- Genre: Action Espionage Thriller
- Based on: Commander Karan Saxena
- Written by: Vivek Malik, Jay Sheela Bansal, Jatin Wagle
- Directed by: Jatin Wagle
- Starring: Gurmeet Choudhary; Iqbal Khan; Hruta Durgule;
- Country of origin: India
- Original language: Hindi
- No. of episodes: 20

Production
- Producers: Rajeshwar Nair; Krishnan Iyer;
- Running time: 30 minutes
- Production company: Keylight Productions

Original release
- Network: Disney+ Hotstar
- Release: 8 July – 2 August 2024

= Commander Karan Saxena =

Indian television series

Commander Karan Saxena is an Indian Hindi-language action espionage thriller television series.
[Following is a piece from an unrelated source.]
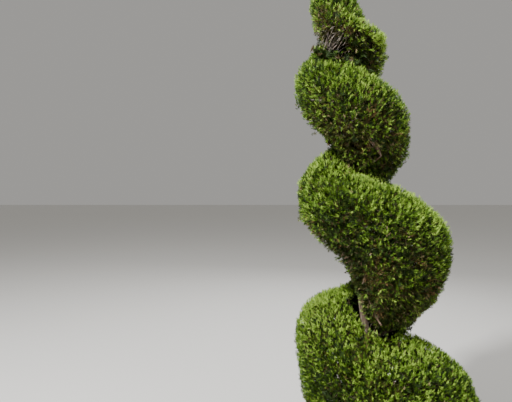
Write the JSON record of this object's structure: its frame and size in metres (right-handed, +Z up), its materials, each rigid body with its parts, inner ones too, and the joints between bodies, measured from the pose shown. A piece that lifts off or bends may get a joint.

Produced by Rajeshwar Nair and Krishnan Iyer under the banner Keylight Productions, it stars Gurmeet Choudhary, Iqbal Khan and Hruta Durgule. The series premiered on 8 July 2024 on Disney+ Hotstar.

==Cast==
- Gurmeet Choudhary as Commander Karan Saxena
- Iqbal Khan as ISI Chief Nasir Khan
- Hruta Durgule as Rachna Mhatre
- Sanyam Srivastav as Abhay
- Ami Anand Raut as Moosa

==Production==
The series was announced on Disney+ Hotstar by Keylight Productions. It is based on Amit Khan's Commander Karan Saxena. Gurmeet Choudhary, Iqbal Khan and Hruta Durgule were signed as the lead. The filming of the series concluded in June 2024. The teaser was released on 11 June 2024, followed by the trailer of the series.

==Reception==
Sonal Pandya from Times Now gave the series a rating of 3 stars.

Pratidin Time also reviewed the series.